# [Goal of the exercise]
In the records below, begin at the line that has "cad_parts[node].hide_render = cad_parts[node].hide_viewport" and stop after the line that has "point = shown.matrix_world"; quote those lines verbatim and nothing more.

[START Source records]

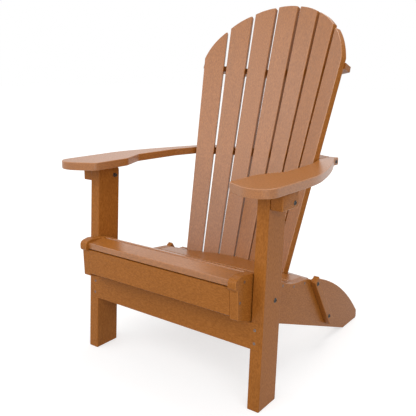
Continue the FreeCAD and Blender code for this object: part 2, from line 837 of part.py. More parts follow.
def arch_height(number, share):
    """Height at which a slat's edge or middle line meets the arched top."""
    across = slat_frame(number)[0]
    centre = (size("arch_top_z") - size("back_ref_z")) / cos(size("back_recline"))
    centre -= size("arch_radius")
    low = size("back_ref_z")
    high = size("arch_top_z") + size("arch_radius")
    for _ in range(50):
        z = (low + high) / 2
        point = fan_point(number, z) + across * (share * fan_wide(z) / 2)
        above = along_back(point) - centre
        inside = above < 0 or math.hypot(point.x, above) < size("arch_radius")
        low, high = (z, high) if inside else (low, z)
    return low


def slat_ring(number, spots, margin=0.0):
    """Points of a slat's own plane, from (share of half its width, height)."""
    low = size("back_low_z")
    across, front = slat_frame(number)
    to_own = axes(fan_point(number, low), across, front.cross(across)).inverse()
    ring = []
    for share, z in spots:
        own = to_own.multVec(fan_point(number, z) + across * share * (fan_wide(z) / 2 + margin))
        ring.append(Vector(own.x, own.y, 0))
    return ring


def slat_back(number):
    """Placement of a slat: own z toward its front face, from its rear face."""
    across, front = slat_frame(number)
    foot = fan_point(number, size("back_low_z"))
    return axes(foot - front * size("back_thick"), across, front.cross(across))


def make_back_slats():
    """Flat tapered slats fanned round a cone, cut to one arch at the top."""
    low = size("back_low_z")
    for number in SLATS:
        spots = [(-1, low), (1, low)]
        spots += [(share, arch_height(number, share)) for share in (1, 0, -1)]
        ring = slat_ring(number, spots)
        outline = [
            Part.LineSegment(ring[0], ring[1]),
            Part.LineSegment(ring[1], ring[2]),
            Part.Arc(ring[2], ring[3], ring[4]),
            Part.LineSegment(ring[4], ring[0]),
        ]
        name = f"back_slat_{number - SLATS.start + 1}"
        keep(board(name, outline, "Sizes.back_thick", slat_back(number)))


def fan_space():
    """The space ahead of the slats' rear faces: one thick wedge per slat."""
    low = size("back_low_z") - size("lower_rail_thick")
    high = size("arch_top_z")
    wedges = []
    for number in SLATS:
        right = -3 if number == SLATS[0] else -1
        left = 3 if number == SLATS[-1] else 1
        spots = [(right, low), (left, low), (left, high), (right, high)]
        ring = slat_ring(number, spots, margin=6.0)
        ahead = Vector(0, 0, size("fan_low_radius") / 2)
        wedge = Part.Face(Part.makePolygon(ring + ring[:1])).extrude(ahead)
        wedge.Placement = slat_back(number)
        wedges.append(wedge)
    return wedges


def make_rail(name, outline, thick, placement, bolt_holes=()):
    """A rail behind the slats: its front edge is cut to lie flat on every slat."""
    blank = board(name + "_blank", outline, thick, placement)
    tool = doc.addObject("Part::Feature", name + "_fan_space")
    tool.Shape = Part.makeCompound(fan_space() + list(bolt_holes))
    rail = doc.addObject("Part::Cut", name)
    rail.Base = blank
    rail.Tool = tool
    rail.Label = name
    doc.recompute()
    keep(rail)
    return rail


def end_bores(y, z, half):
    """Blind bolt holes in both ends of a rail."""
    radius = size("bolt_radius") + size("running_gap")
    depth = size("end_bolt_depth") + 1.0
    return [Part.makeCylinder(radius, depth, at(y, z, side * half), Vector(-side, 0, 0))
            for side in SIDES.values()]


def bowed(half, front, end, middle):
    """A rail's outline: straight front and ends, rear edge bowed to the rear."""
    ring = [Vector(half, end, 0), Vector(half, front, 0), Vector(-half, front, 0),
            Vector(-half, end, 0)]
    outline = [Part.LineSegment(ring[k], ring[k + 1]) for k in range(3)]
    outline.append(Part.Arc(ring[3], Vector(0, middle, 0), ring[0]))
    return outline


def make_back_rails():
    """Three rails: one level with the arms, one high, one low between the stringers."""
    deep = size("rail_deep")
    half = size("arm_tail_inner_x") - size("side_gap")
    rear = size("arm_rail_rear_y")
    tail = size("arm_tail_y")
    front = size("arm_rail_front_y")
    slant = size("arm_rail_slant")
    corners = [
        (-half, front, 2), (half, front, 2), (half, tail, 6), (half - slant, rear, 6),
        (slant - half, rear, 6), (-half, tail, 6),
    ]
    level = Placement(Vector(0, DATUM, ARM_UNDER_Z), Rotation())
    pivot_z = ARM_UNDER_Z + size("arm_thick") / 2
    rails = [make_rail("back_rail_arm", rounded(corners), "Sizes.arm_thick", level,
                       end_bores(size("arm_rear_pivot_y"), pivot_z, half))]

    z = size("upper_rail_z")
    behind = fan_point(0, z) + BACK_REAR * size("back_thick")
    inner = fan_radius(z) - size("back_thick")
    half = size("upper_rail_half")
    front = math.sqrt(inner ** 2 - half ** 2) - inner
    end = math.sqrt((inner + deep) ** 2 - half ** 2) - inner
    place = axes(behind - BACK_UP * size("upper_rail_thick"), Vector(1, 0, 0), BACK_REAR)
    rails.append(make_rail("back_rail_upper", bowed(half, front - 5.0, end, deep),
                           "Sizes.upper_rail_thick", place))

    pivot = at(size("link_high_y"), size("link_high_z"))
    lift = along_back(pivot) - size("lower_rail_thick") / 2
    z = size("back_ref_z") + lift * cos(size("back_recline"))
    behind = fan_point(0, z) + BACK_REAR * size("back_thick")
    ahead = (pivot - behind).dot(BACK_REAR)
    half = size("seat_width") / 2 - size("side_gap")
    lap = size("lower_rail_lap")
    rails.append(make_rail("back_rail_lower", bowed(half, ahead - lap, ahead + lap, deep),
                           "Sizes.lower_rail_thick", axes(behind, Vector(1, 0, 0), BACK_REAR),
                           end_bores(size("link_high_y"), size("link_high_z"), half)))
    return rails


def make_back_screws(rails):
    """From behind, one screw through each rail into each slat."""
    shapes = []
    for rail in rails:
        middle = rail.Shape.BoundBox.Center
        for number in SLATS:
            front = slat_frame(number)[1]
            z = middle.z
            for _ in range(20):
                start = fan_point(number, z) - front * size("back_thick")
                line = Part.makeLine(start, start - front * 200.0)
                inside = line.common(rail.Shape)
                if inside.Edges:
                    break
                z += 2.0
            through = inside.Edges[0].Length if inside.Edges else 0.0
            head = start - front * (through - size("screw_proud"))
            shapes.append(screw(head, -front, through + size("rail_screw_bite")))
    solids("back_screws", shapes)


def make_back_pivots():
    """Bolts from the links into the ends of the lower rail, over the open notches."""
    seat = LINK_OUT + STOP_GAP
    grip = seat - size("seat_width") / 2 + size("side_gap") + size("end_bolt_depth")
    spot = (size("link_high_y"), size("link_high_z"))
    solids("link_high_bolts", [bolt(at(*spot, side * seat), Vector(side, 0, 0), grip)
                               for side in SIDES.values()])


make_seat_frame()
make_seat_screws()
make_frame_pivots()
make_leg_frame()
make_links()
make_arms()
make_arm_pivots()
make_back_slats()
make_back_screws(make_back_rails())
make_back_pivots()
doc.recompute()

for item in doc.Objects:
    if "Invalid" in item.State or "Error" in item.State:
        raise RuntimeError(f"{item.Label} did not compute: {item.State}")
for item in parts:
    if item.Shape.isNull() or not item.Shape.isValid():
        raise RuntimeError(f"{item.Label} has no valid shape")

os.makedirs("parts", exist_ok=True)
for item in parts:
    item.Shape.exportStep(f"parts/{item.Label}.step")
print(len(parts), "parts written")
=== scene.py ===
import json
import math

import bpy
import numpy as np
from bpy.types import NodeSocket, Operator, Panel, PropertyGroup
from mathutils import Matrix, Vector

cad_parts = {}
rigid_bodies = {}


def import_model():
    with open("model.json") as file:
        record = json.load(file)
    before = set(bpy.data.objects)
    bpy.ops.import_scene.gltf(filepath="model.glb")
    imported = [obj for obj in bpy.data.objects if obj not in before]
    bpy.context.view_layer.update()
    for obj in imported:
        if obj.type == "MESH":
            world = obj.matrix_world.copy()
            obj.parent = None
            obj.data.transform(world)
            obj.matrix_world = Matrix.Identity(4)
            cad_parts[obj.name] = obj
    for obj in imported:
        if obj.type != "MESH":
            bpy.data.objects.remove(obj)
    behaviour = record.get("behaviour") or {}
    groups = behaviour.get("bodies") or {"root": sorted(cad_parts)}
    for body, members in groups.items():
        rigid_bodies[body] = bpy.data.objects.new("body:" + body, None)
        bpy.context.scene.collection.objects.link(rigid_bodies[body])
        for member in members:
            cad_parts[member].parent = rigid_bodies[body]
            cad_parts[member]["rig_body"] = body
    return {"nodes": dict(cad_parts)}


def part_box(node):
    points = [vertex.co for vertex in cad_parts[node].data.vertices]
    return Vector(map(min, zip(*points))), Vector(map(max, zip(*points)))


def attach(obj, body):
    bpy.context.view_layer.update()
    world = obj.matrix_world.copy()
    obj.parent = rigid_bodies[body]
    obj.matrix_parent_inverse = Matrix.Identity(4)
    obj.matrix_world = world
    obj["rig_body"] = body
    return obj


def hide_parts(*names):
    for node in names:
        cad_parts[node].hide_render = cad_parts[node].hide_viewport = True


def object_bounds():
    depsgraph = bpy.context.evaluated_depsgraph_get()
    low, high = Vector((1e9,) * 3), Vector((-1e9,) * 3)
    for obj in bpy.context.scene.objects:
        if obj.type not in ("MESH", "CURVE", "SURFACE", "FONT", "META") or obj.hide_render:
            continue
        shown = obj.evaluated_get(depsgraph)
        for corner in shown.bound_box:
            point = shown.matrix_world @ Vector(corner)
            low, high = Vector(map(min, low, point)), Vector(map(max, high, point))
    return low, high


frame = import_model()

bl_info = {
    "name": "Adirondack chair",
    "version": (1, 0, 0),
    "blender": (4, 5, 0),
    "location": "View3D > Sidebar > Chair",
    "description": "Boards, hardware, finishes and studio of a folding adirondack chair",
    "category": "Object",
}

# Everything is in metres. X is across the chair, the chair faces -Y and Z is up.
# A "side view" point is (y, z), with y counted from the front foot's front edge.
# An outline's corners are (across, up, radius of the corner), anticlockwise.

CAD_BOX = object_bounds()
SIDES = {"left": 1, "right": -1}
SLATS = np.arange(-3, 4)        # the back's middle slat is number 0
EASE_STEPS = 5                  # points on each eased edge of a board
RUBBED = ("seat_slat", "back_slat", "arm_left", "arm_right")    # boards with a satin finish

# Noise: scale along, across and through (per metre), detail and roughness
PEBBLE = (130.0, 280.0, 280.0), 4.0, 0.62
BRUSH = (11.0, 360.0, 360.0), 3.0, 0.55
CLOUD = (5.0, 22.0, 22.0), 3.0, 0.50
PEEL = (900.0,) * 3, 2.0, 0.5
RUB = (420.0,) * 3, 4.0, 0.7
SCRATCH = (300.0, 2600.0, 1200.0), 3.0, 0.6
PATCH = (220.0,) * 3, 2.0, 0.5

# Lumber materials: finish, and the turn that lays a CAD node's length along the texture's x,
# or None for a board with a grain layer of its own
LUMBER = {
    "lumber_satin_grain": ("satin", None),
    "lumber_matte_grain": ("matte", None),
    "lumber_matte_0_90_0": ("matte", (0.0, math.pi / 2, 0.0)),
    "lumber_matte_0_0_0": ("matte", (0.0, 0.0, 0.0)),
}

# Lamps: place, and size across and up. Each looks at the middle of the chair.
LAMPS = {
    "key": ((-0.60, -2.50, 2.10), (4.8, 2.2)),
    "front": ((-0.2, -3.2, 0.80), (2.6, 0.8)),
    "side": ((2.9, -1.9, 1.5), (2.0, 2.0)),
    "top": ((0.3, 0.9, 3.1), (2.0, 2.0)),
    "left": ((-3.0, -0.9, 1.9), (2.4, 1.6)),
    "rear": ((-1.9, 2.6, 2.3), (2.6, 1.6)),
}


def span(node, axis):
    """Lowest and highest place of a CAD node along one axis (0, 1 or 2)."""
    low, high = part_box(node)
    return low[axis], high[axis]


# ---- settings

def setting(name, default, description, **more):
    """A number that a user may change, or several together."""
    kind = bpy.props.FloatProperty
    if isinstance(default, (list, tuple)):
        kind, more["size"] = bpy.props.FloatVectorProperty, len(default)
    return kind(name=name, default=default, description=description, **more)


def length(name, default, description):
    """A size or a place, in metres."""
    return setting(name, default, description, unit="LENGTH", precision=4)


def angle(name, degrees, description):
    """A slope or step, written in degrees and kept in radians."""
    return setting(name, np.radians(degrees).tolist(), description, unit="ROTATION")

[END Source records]
[START Source records]

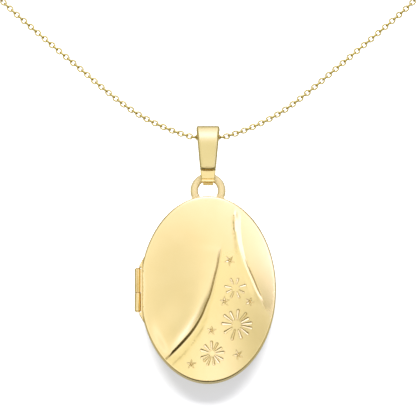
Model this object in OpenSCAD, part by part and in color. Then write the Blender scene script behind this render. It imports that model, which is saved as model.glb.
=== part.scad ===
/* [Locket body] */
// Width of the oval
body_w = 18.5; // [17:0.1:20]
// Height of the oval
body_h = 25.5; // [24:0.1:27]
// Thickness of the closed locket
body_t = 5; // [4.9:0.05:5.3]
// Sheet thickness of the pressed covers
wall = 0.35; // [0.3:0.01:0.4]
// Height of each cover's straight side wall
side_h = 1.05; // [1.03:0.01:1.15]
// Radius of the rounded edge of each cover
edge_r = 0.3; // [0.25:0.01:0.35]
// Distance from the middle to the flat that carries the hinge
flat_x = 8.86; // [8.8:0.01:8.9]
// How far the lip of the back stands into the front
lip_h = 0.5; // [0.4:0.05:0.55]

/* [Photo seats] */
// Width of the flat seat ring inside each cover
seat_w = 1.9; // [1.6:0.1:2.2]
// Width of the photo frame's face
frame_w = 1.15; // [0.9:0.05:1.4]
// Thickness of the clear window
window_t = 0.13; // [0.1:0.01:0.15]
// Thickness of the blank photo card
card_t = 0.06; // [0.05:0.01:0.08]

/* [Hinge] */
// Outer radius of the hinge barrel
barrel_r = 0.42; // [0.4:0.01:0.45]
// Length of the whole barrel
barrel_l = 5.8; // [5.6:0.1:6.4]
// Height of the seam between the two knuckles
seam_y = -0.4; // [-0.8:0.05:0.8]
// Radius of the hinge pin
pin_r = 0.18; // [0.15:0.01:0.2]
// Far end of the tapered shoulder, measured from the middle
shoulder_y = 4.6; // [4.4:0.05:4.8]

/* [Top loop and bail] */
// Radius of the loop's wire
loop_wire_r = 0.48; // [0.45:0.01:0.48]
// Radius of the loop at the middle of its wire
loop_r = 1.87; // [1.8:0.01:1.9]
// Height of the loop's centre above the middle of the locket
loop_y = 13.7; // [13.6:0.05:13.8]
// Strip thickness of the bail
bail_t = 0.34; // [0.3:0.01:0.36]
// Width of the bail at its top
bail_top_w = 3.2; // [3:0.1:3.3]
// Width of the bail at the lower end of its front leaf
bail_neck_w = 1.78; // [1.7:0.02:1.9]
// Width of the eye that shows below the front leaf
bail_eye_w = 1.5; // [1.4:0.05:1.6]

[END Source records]

# [Written answer]
        cad_parts[node].hide_render = cad_parts[node].hide_viewport = True


def object_bounds():
    depsgraph = bpy.context.evaluated_depsgraph_get()
    low, high = Vector((1e9,) * 3), Vector((-1e9,) * 3)
    for obj in bpy.context.scene.objects:
        if obj.type not in ("MESH", "CURVE", "SURFACE", "FONT", "META") or obj.hide_render:
            continue
        shown = obj.evaluated_get(depsgraph)
        for corner in shown.bound_box:
            point = shown.matrix_world @ Vector(corner)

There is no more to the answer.